The Oft-Missed Pleasures of Running
Late into the night of my 28th birthday, I was doing a passable impression of a dancing fool. It was almost four in the morning, I had consumed enough alcohol to administer local anesthetic to a small platoon of foot soldiers, and I was blithely unaware of impending danger. But there it was, in the shape of a hurtling body that belonged to a friend of mine, and which mysteriously, after traversing the length and breadth of the living room in whose corner I was safely dancing, placed itself in a load-bearing position on my right ankle. When bodies had been moved, I found a rather large protuberance where my ankle used to be. Ice, an emergency room visit, crutches, in that order. And the end of my running career.
Before my right ankle suffered that disastrous third-degree sprain, I used to run. Respectably long distances in Central Park, with an eye on completing the New York Marathon someday. My longest run was eleven miles (2 laps of the reservoir, one loop of the park, and then another lap of the reservoir); my usual run was a morning six-miler, the classic loop of Central Park. I ran in summer afternoons and winter mornings alike; I ran in the rain and I ran in the snow. (My late winter evening runs through Central Park in the winters, when I could see the lights come on in the buildings that line Central Park West and the Museum Mile were as enchanting as anything else I have experienced in this great city.) I ran with professors and graduate students; I ran with roommates. Running made my financial insolvency easier to bear; it provided easy entertainment on days and evenings that sought diversion. (One summer, with my impecunious condition making it ever harder to indulge in even the occasional beer or large meal, my running transformed me into a whippet-like creature, with sunken cheeks that enabled a resemblance to a prisoner of war at a not-particularly salubrious holding facility.) I was never a particularly graceful runner but on a good day, I always felt like I glided through Central Park’s beauty, experiencing it in a way that was distinct from my interactions enabled by riding on a bike or by walking. Running was yet another way to discover New York City, a physically and mentally transformative one.

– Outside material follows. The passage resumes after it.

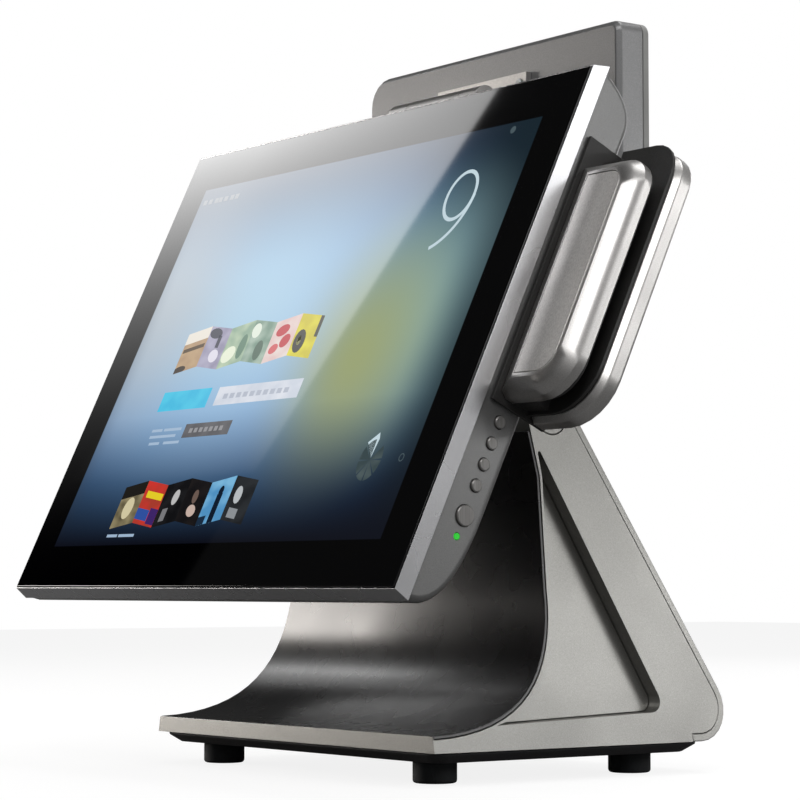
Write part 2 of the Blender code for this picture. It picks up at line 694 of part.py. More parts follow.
def customer_display(display, grey, trim, glass, dark, green):
    seam = DISPLAY_SEAM - GAP
    back = place("display_back_cover", slab_block(
        (DISPLAY_BACK, 2.5 * MM), (DISPLAY_BACK + 2.5 * MM, 0), (seam, 0)), grey, display)
    hollow = slab_block((DISPLAY_BACK + 2.6 * MM, SHELL), (DISPLAY_FRONT, SHELL))
    boolean(back, place("display_hollow", hollow, grey, display))
    front = DISPLAY_FRONT
    ledge = front - 2.6 * MM
    rim = ((DISPLAY_SEAM, 0), (front - 0.8 * MM, 0), (front, 0.8 * MM), (front, 5 * MM),
           (ledge, 5 * MM), (ledge, 9 * MM), (DISPLAY_SEAM, 9 * MM))
    place("display_bezel", loft([slab_loop(y, inset) for y, inset in rim], closed=True), trim, display)
    cover = slab_block((ledge + GAP, 5.3 * MM), (front - 0.2 * MM, 5.3 * MM))
    place("display_glass", cover, glass, display)
    low = DISPLAY_TOP - DISPLAY_HEIGHT
    lcd = block((-98 * MM, 204 * MM, low + 12 * MM), (98 * MM, ledge, DISPLAY_TOP - 12 * MM))
    place("display_lcd", lcd, dark, display, smooth=False)
    board = block((-60 * MM, 199 * MM, low + 30 * MM), (60 * MM, 200.6 * MM, low + 90 * MM))
    place("display_board", board, green, display, smooth=False)


def display_arm(display, material):
    """Two knuckles on the tilt pin, joined to a plate behind the display."""
    back = DISPLAY_BACK - GAP
    plate = block((-39 * MM, back - 3.5 * MM, 338 * MM), (39 * MM, back, 372 * MM))
    arm = place("display_arm", plate, material, display)
    for side, word in ((1, "right"), (-1, "left")):
        ends = sorted((side * 23.4 * MM, side * 39 * MM))
        knuckle = tube(*ends, PIN_RADIUS + GAP, BARREL_RADIUS)
        at = (0, BARREL_Y, BARREL_Z)
        boolean(arm, place("knuckle_" + word, knuckle, material, display, at), "UNION")
        link = block((ends[0], BARREL_Y + 5 * MM, BARREL_Z - 4 * MM),
                     (ends[1], back - 1 * MM, BARREL_Z + 4 * MM))
        boolean(arm, place("link_" + word, link, material, display), "UNION")


def display_bracket(panel, steel, material):
    """The plate on the head's back that carries the display's tilt pin."""
    back = HOUSING_DEPTH + GAP
    plate = block((-30 * MM, back, 215 * MM), (30 * MM, back + 3 * MM, 272 * MM))
    bracket = place("display_bracket", plate, material, panel)
    neck = block((-22 * MM, back, 271 * MM), (22 * MM, back + 3 * MM, BARREL.y - 4.5 * MM))
    boolean(bracket, place("bracket_neck", neck, material, panel), "UNION")
    knuckle = tube(-23 * MM, 23 * MM, PIN_RADIUS + GAP, BARREL_RADIUS)
    boolean(bracket, place("middle_knuckle", knuckle, material, panel, (0, *BARREL)), "UNION")
    pin = turned([(-41 * MM, PIN_RADIUS), (41 * MM, PIN_RADIUS)], 3 * ARC)
    place("display_pin", pin, steel, panel, (0, *BARREL))


# ---- assembly ------------------------------------------------------------------
def main():
    clear_scene()
    paint = finish("warm_grey_metallic_paint", (0.25, 0.245, 0.235), 0.38, 0.85)
    housing_grey = finish("dark_grey_metallic_paint", (0.12, 0.12, 0.12), 0.42, 0.8)
    gloss = finish("gloss_black_plastic", (0.012, 0.011, 0.012), 0.22, 0.0)
    matt = finish("matt_black_plastic", (0.03, 0.03, 0.032), 0.55, 0.0)
    rubber = finish("black_rubber", (0.012, 0.014, 0.015), 0.8, 0.0)
    silver = finish("satin_silver", (0.6, 0.59, 0.58), 0.3, 1.0)
    brushed = finish("brushed_aluminium", (0.55, 0.54, 0.53), 0.38, 1.0)
    steel = finish("zinc_plated_steel", (0.45, 0.45, 0.46), 0.4, 1.0)
    glass = finish("black_backed_glass", (0.01, 0.012, 0.016), 0.05, 0.0)
    board = finish("circuit_board", (0.02, 0.11, 0.05), 0.5, 0.0)
    lit = finish("green_lens", (0.05, 0.5, 0.06), 0.25, 0.0)
    trim = finish("light_grey_plastic", (0.32, 0.32, 0.33), 0.45, 0.0)

    stand = empty("stand", None, ORIGIN_SHIFT)
    stand_shell(stand, paint)
    for side, word in ((1, "right"), (-1, "left")):
        side_panel("side_panel_" + word, side, stand, paint)
    front_cover(stand, gloss)
    rear_cover(stand, paint)
    bottom_plate(stand, matt)
    feet(stand, rubber)
    stand_frame(stand, steel)
    stand_inside(stand, steel, matt)
    tilt_hinge(stand, steel, paint)

    head = empty("head_tilt", stand, (0, HINGE_Y, HINGE_Z), (-SCREEN_LEAN, 0, 0))
    panel = empty("panel", head, (0, -HINGE.x, -HINGE.y))
    touch_glass(panel, glass)
    front_bezel(panel, silver)
    rear_housing(panel, housing_grey)
    head_inside(panel, steel, matt, board, silver)
    connectors(panel, steel, matt)
    side_buttons(panel, brushed, lit)
    head_bracket(panel, steel, matt)
    card_reader(panel, silver, brushed, matt, steel)
    display_bracket(panel, steel, silver)

    barrel = empty("display_tilt", panel, (0, *BARREL), (SCREEN_LEAN, 0, 0))
    display = empty("display", barrel, (0, -BARREL_Y, -BARREL_Z))
    customer_display(display, housing_grey, trim, glass, matt, board)
    display_arm(display, silver)


main()
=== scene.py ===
"""Looks of a counter-top point-of-sale touch terminal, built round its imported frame.

The screen head leans back over a swept stand. Names follow the frame's own nodes.
Panel places are (across, depth behind the glass, height up the glass), in metres.
"""
import math

import bmesh
import bpy
from mathutils import Matrix, Vector


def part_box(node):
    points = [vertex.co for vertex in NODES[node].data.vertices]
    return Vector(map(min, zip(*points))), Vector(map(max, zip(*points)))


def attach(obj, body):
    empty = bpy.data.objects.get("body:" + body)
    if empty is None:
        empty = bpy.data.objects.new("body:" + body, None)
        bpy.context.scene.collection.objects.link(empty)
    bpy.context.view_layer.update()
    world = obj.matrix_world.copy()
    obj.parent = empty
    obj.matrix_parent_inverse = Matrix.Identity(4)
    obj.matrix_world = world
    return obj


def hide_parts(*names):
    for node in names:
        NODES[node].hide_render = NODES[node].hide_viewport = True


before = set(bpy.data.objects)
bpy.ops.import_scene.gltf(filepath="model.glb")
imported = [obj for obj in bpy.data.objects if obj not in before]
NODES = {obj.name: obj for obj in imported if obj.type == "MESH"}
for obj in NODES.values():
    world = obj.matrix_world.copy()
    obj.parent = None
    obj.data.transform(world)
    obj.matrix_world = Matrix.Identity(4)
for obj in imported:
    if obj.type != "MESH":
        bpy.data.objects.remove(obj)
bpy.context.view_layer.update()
MM = 0.001

# ---- where things are ----------------------------------------------------
LEAN = math.radians(25.335)         # the screen leans back this far from upright
GLASS_DEPTH = 3 * MM
GLASS_LOW, GLASS_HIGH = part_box("touch_glass")
GLASS_WIDTH = GLASS_HIGH.x - GLASS_LOW.x
GLASS_HEIGHT = (GLASS_HIGH.z - GLASS_LOW.z - GLASS_DEPTH * math.sin(LEAN)) / math.cos(LEAN)
MIDDLE_X = (GLASS_HIGH.x + GLASS_LOW.x) / 2
PANEL = (Matrix.Translation((MIDDLE_X, GLASS_LOW.y, GLASS_LOW.z + GLASS_DEPTH * math.sin(LEAN)))
         @ Matrix.Rotation(-LEAN, 4, "X"))
UPRIGHT = Matrix.Identity(4)                # the customer's glass stands upright


def on_glass(u, v, proud=0.0):
    """A point on the glass, from shares of its width and height."""
    return PANEL @ Vector(((u - 0.5) * GLASS_WIDTH, -proud, v * GLASS_HEIGHT))


# ---- material helpers ------------------------------------------------------
NOISE = "ShaderNodeTexNoise"
RANGE = "ShaderNodeMapRange"
MIX = "ShaderNodeMix"
MATHS = "ShaderNodeMath"
VECTOR = "ShaderNodeVectorMath"
BUMP = "ShaderNodeBump"
TURN = "ShaderNodeMapping"
OF_COLOURS = {"data_type": "RGBA"}          # a Mix node's sockets 6 and 7 are its colours, output 2 the blend
OF_NUMBERS = {"data_type": "FLOAT"}
TIMES = {"operation": "MULTIPLY"}
MIDDLE = {"From_Min": 0.3, "From_Max": 0.7}  # noise lies mostly between these


def linear(code):
    """An sRGB hex colour as linear RGBA."""
    channels = [int(code[k:k + 2], 16) / 255 for k in (1, 3, 5)]
    return (*[c / 12.92 if c <= 0.04045 else ((c + 0.055) / 1.055) ** 2.4 for c in channels], 1.0)


def wire(tree, node, **sockets):
    """Give a node's sockets values, or link them to another node or its output."""
    for key, value in sockets.items():
        name = key.replace("_", " ")
        socket = node.inputs[int(name[1:])] if name[1:].isdigit() else node.inputs[name]
        if isinstance(value, bpy.types.Node):
            value = value.outputs[0]
        if isinstance(value, bpy.types.NodeSocket):
            tree.links.new(value, socket)
        else:
            socket.default_value = value


def add(tree, kind, settings=None, **sockets):
    """Add a node with its settings, and wire its sockets."""
    made = tree.nodes.new(kind)
    for name, value in (settings or {}).items():
        setattr(made, name, value)
    wire(tree, made, **sockets)
    return made


def blank(name, **sockets):
    """A new material with its Principled shader, and its Object coordinates."""
    made = bpy.data.materials.new(name)
    made.use_nodes = True
    tree = made.node_tree
    shader = tree.nodes["Principled BSDF"]
    wire(tree, shader, **sockets)
    place = add(tree, "ShaderNodeTexCoord").outputs["Object"]
    return made, tree, shader, place


# ---- materials -------------------------------------------------------------
FLAKE = 0.3 * MM                    # paint flakes, coarser than real ones so that they show
CLOUD = 60 * MM                     # how far apart the paint film's thicker patches are


def metallic_paint(name, pale, dark, roughness):
    """Sprayed metallic paint: aluminium flakes glint, and the film has a faint orange peel."""
    made, tree, shader, place = blank(name, Metallic=0.7, Coat_Weight=0.25, Coat_Roughness=0.22)
    flakes = add(tree, NOISE, None, Vector=place, Scale=1 / FLAKE, Detail=1.0)
    cloud = add(tree, NOISE, None, Vector=place, Scale=1 / CLOUD, Detail=2.0)
    glint = add(tree, RANGE, None, Value=flakes, From_Min=0.38, From_Max=0.68)
    colour = add(tree, MIX, OF_COLOURS, i0=glint, i6=linear(dark), i7=linear(pale))
    rough = add(tree, RANGE, None, Value=cloud, **MIDDLE, To_Min=roughness - 0.03, To_Max=roughness + 0.04)
    peel = add(tree, BUMP, None, Height=flakes, Distance=0.04 * MM, Strength=0.35)
    wire(tree, shader, Base_Color=colour.outputs[2], Roughness=rough, Normal=peel)
    return made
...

But a busted ankle that made my right side unstable, and which necessitated the wearing of orthotics (to this day), coupled with sloppy execution of a rehabilitation program, meant that this running was first curtailed and then slowly choked off. I injured myself a year later, when I returned to running a few months later, and then again several years later when I tried again. I became nervous and tentative, and grew hesitant about lacing up a pair of running shoes. My running is now restricted to the occasional lap of Prospect Park, to attempts to run fast 5Ks.
Those occasional laps still manage, effortlessly, to transport me, even if only for much shorter periods, to those days when muscle-powered locomotion at eight miles an hour was mysteriously capable of inducing states of physical and meditative bliss.